In person Beit was not very remarkable: he was short-shorter even than Barney Barnato-and plump; in later days the plumpness became fat. But even in his prime he seemed to have 'run to head'; the great round ball appeared too large for the little body and small limbs; but it was excellently well-shaped, the forehead very broad, and high-domed to reverence and idealism, like a poet's; the rest of the face was not so good; the nose fairly large, but slightly beaked, not noticeably fleshy-a good rudder; the chin rather weak than strong-no great courage or resolution anywhere. After the forehead the eyes and mouth were the two noteworthy features: the eyes prominent, large, brown, the glance at once thoughtful and keen; the mouth coarse and ill-cut, the lower lip particularly heavy. It reminded me of Rhodes's face; but Rhodes's mouth was coarser and more cruel than Beit's; his nose, too, larger and more beaked; his chin and jaw much more massive — altogether a stronger face, though not so intellectually alert.

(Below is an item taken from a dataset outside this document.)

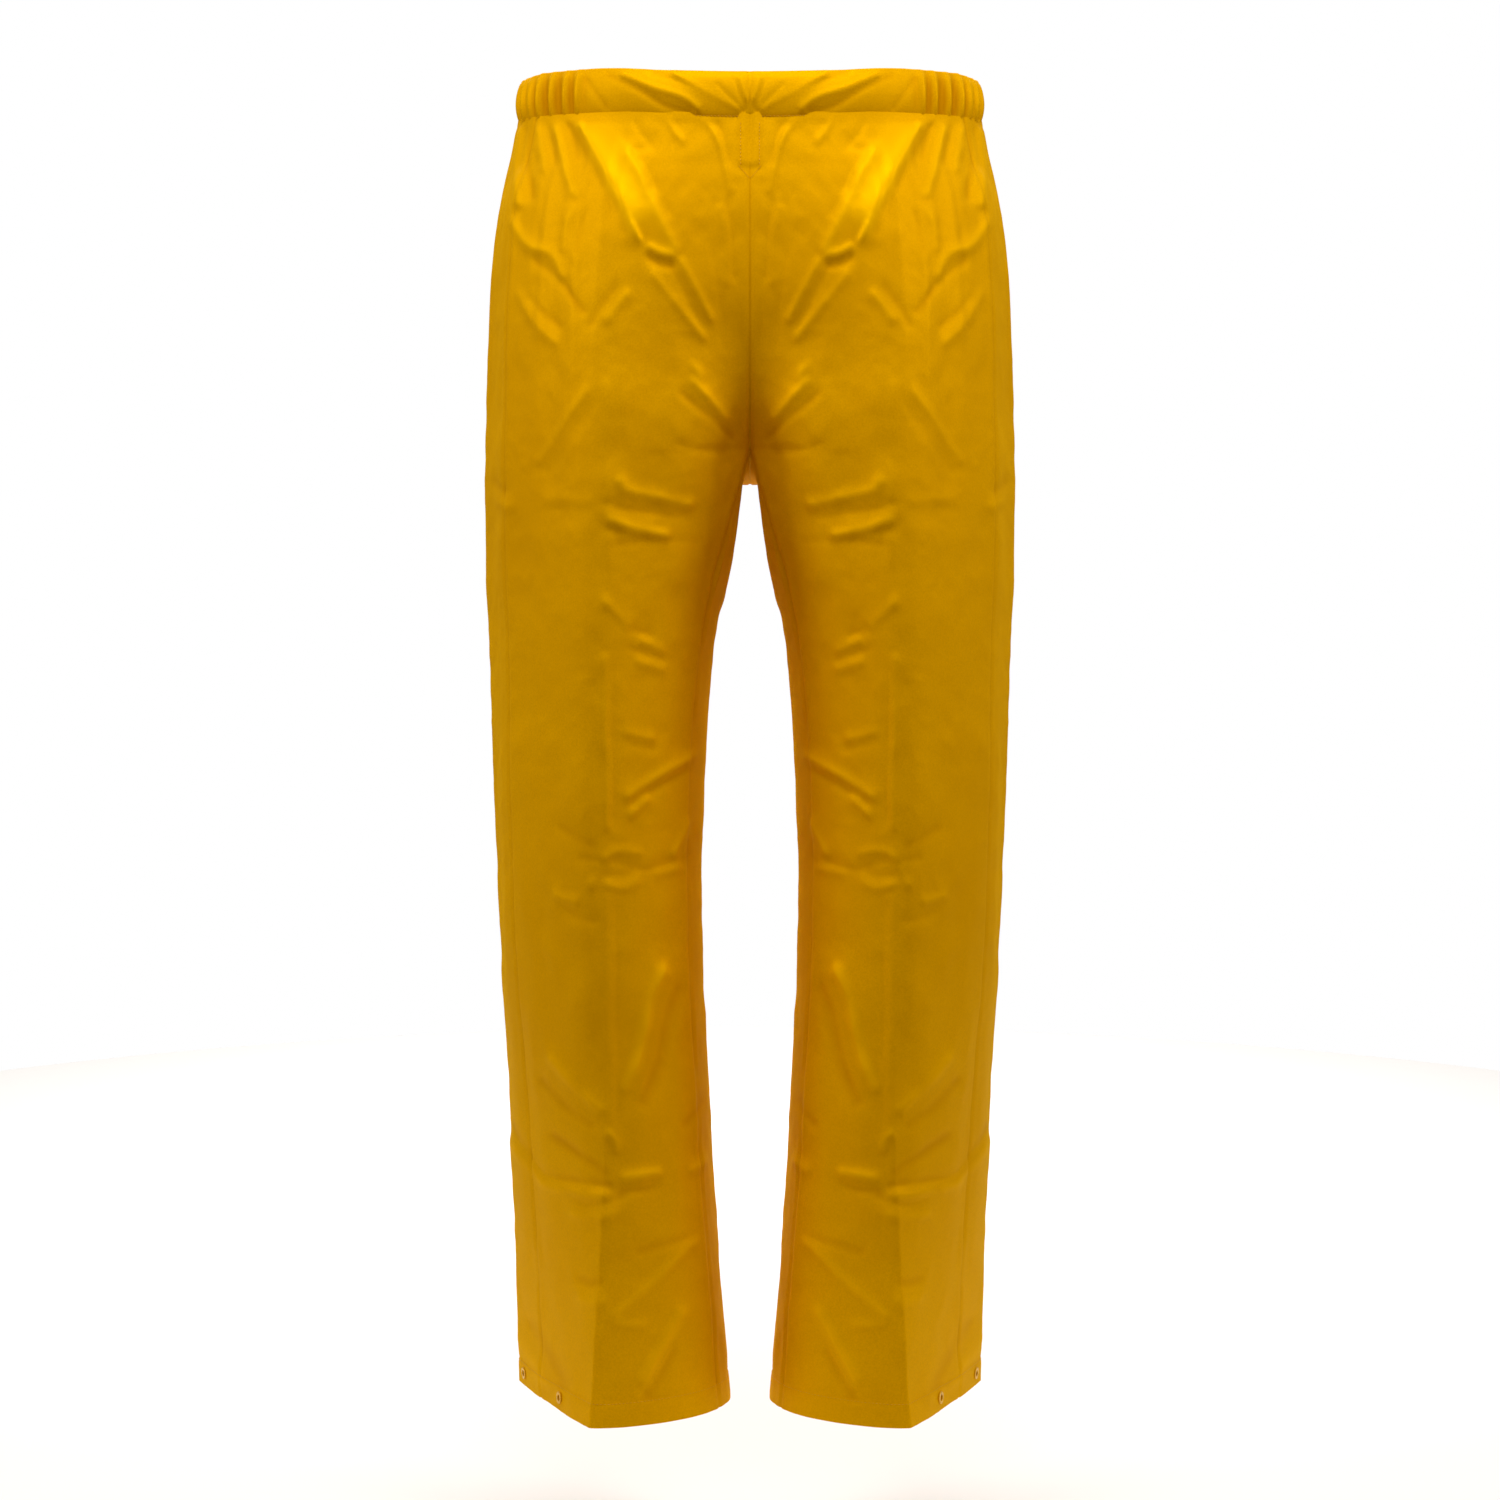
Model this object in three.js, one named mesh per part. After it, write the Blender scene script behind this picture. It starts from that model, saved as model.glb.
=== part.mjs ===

Beit's manner was nervous, hesitating: he had a tiny dark moustache and a curious trick of twirling at it with the right hand, though he seldom touched it; the embarrassed nervousness of a student, rather than the assurance of a man of affairs accustomed to deal with men; but the nervousness was chiefly superficial, due perhaps to weak health, for as soon as he began to talk business he came to perfect self-possession.